Write the material out again in full, exactly.

:: DATASET CONTENT ::

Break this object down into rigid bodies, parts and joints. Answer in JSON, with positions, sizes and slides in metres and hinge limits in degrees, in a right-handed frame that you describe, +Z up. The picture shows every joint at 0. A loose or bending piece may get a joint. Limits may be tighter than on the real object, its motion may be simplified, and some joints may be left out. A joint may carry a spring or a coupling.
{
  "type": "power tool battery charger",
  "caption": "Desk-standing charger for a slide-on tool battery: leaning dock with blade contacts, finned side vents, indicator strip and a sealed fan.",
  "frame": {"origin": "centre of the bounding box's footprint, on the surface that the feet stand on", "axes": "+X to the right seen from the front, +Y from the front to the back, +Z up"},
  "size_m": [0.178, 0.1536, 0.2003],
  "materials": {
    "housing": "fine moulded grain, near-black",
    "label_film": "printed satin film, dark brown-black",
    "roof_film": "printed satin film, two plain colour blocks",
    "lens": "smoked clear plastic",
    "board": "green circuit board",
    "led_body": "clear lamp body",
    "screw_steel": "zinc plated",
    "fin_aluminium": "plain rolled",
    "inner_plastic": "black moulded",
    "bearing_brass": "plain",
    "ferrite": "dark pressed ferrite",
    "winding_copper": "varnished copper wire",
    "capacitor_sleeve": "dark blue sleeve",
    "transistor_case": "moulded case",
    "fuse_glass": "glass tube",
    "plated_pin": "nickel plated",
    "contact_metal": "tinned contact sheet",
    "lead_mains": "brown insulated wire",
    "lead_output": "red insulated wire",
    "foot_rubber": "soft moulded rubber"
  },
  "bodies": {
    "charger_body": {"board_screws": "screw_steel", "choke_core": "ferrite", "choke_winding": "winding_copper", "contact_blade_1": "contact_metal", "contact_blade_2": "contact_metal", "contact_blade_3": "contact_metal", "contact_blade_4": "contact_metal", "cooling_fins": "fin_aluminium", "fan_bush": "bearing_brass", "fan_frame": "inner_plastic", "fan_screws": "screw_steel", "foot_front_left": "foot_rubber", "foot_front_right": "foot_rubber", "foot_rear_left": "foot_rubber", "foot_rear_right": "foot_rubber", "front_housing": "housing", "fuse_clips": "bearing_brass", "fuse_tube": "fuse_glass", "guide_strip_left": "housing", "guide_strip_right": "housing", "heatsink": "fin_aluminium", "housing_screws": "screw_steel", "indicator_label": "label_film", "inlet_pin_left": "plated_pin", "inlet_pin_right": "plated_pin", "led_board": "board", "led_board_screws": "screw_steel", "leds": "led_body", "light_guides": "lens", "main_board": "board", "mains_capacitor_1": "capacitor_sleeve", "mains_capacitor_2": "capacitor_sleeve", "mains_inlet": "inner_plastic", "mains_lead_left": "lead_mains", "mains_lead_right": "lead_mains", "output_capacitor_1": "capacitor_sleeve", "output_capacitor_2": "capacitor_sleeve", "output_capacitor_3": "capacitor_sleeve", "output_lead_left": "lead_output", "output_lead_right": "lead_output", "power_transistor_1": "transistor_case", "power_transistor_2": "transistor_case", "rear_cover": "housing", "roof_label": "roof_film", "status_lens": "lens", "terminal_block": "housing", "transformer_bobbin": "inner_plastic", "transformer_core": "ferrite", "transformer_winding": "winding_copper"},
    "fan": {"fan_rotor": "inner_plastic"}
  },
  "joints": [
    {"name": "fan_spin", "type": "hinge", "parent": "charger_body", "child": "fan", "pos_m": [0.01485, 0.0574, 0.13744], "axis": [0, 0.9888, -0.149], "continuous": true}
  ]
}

:::

SOLVED EXERCISE
Break this object down into rigid bodies, parts and joints. Answer in JSON, with positions, sizes and slides in metres and hinge limits in degrees, in a right-handed frame that you describe, +Z up. The picture shows every joint at 0. A loose or bending piece may get a joint. Limits may be tighter than on the real object, its motion may be simplified, and some joints may be left out. A joint may carry a spring or a coupling.
{
  "type": "power tool battery charger",
  "caption": "Desk-standing charger for a slide-on tool battery: leaning dock with blade contacts, finned side vents, indicator strip and a sealed fan.",
  "frame": {"origin": "centre of the bounding box's footprint, on the surface that the feet stand on", "axes": "+X to the right seen from the front, +Y from the front to the back, +Z up"},
  "size_m": [0.178, 0.1536, 0.2003],
  "materials": {
    "housing": "fine moulded grain, near-black",
    "label_film": "printed satin film, dark brown-black",
    "roof_film": "printed satin film, two plain colour blocks",
    "lens": "smoked clear plastic",
    "board": "green circuit board",
    "led_body": "clear lamp body",
    "screw_steel": "zinc plated",
    "fin_aluminium": "plain rolled",
    "inner_plastic": "black moulded",
    "bearing_brass": "plain",
    "ferrite": "dark pressed ferrite",
    "winding_copper": "varnished copper wire",
    "capacitor_sleeve": "dark blue sleeve",
    "transistor_case": "moulded case",
    "fuse_glass": "glass tube",
    "plated_pin": "nickel plated",
    "contact_metal": "tinned contact sheet",
    "lead_mains": "brown insulated wire",
    "lead_output": "red insulated wire",
    "foot_rubber": "soft moulded rubber"
  },
  "bodies": {
    "charger_body": {"board_screws": "screw_steel", "choke_core": "ferrite", "choke_winding": "winding_copper", "contact_blade_1": "contact_metal", "contact_blade_2": "contact_metal", "contact_blade_3": "contact_metal", "contact_blade_4": "contact_metal", "cooling_fins": "fin_aluminium", "fan_bush": "bearing_brass", "fan_frame": "inner_plastic", "fan_screws": "screw_steel", "foot_front_left": "foot_rubber", "foot_front_right": "foot_rubber", "foot_rear_left": "foot_rubber", "foot_rear_right": "foot_rubber", "front_housing": "housing", "fuse_clips": "bearing_brass", "fuse_tube": "fuse_glass", "guide_strip_left": "housing", "guide_strip_right": "housing", "heatsink": "fin_aluminium", "housing_screws": "screw_steel", "indicator_label": "label_film", "inlet_pin_left": "plated_pin", "inlet_pin_right": "plated_pin", "led_board": "board", "led_board_screws": "screw_steel", "leds": "led_body", "light_guides": "lens", "main_board": "board", "mains_capacitor_1": "capacitor_sleeve", "mains_capacitor_2": "capacitor_sleeve", "mains_inlet": "inner_plastic", "mains_lead_left": "lead_mains", "mains_lead_right": "lead_mains", "output_capacitor_1": "capacitor_sleeve", "output_capacitor_2": "capacitor_sleeve", "output_capacitor_3": "capacitor_sleeve", "output_lead_left": "lead_output", "output_lead_right": "lead_output", "power_transistor_1": "transistor_case", "power_transistor_2": "transistor_case", "rear_cover": "housing", "roof_label": "roof_film", "status_lens": "lens", "terminal_block": "housing", "transformer_bobbin": "inner_plastic", "transformer_core": "ferrite", "transformer_winding": "winding_copper"},
    "fan": {"fan_rotor": "inner_plastic"}
  },
  "joints": [
    {"name": "fan_spin", "type": "hinge", "parent": "charger_body", "child": "fan", "pos_m": [0.01485, 0.0574, 0.13744], "axis": [0, 0.9888, -0.149], "continuous": true}
  ]
}